# DATA LINES
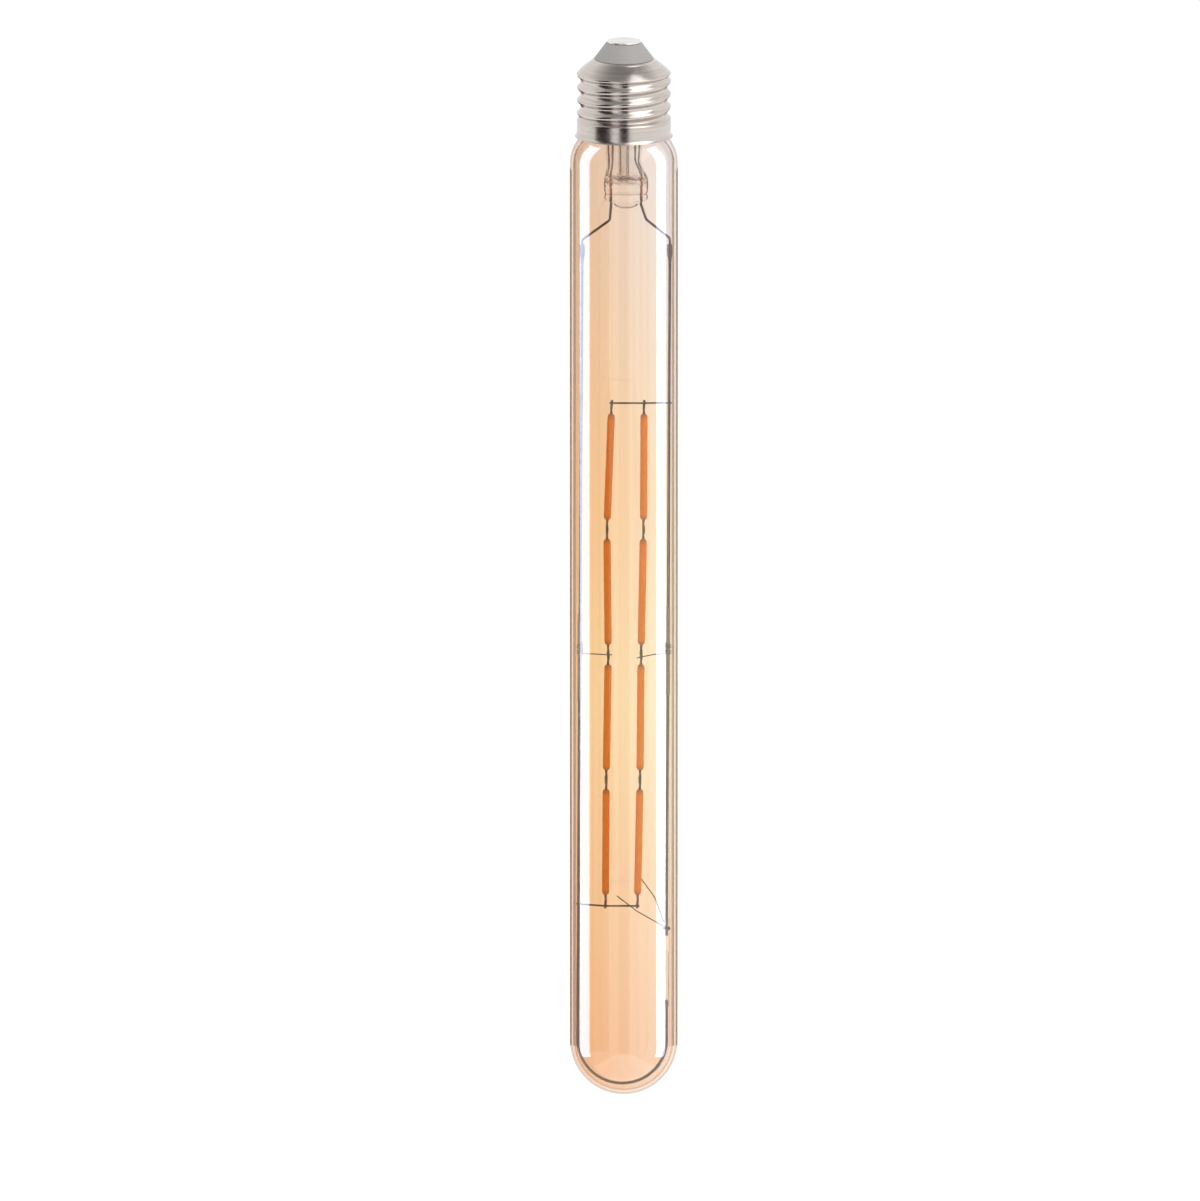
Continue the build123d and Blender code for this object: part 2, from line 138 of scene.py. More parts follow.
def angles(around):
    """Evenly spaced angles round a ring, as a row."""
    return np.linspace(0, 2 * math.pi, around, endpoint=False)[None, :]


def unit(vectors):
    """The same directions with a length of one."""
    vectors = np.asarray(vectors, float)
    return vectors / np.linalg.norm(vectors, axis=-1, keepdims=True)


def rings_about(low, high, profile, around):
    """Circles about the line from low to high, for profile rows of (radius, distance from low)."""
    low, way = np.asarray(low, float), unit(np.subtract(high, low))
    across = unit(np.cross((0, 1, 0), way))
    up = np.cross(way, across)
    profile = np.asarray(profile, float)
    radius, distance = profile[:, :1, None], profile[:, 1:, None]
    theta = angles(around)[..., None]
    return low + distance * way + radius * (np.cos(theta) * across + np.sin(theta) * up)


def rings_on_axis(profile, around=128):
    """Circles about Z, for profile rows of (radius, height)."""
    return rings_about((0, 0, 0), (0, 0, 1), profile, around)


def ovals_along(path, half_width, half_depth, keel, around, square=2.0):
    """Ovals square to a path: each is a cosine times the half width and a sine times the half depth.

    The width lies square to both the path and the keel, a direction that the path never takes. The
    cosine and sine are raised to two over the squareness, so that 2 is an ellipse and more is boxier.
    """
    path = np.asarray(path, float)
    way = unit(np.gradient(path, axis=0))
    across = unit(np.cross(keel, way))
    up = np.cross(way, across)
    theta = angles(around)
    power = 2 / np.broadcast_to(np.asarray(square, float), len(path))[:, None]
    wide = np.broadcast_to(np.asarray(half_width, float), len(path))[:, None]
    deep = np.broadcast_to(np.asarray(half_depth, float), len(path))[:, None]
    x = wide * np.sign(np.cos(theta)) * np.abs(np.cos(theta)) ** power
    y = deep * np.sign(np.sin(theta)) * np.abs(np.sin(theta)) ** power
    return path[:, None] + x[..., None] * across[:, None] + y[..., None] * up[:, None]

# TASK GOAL
Nothing should be changed: write out all of the data as is.

# RESULT
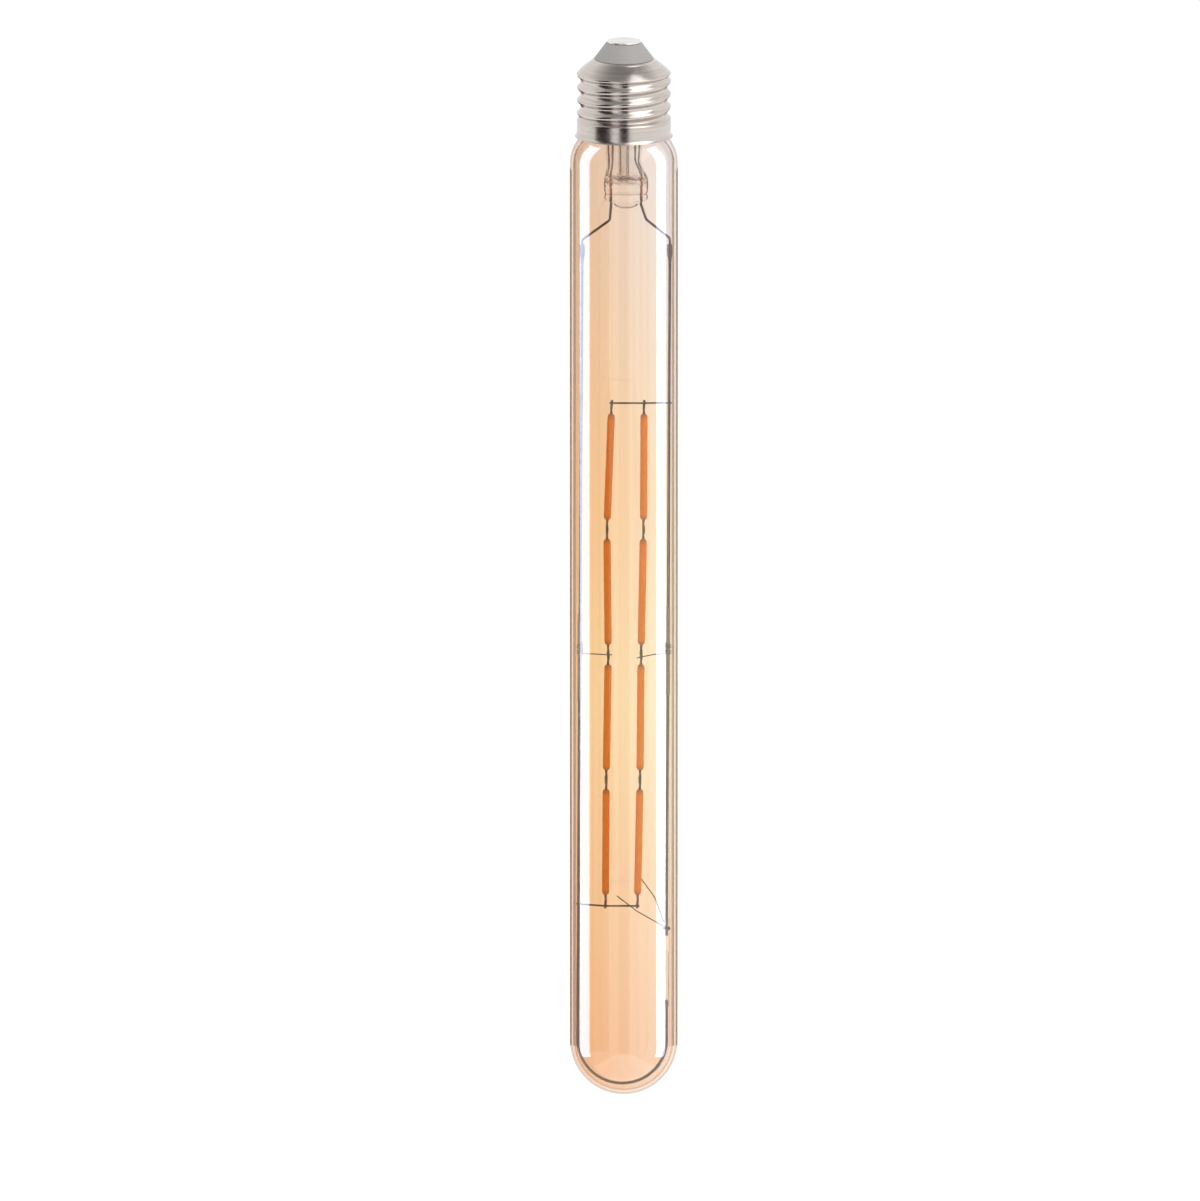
Continue the build123d and Blender code for this object: part 2, from line 138 of scene.py. More parts follow.
def angles(around):
    """Evenly spaced angles round a ring, as a row."""
    return np.linspace(0, 2 * math.pi, around, endpoint=False)[None, :]


def unit(vectors):
    """The same directions with a length of one."""
    vectors = np.asarray(vectors, float)
    return vectors / np.linalg.norm(vectors, axis=-1, keepdims=True)


def rings_about(low, high, profile, around):
    """Circles about the line from low to high, for profile rows of (radius, distance from low)."""
    low, way = np.asarray(low, float), unit(np.subtract(high, low))
    across = unit(np.cross((0, 1, 0), way))
    up = np.cross(way, across)
    profile = np.asarray(profile, float)
    radius, distance = profile[:, :1, None], profile[:, 1:, None]
    theta = angles(around)[..., None]
    return low + distance * way + radius * (np.cos(theta) * across + np.sin(theta) * up)


def rings_on_axis(profile, around=128):
    """Circles about Z, for profile rows of (radius, height)."""
    return rings_about((0, 0, 0), (0, 0, 1), profile, around)


def ovals_along(path, half_width, half_depth, keel, around, square=2.0):
    """Ovals square to a path: each is a cosine times the half width and a sine times the half depth.

    The width lies square to both the path and the keel, a direction that the path never takes. The
    cosine and sine are raised to two over the squareness, so that 2 is an ellipse and more is boxier.
    """
    path = np.asarray(path, float)
    way = unit(np.gradient(path, axis=0))
    across = unit(np.cross(keel, way))
    up = np.cross(way, across)
    theta = angles(around)
    power = 2 / np.broadcast_to(np.asarray(square, float), len(path))[:, None]
    wide = np.broadcast_to(np.asarray(half_width, float), len(path))[:, None]
    deep = np.broadcast_to(np.asarray(half_depth, float), len(path))[:, None]
    x = wide * np.sign(np.cos(theta)) * np.abs(np.cos(theta)) ** power
    y = deep * np.sign(np.sin(theta)) * np.abs(np.sin(theta)) ** power
    return path[:, None] + x[..., None] * across[:, None] + y[..., None] * up[:, None]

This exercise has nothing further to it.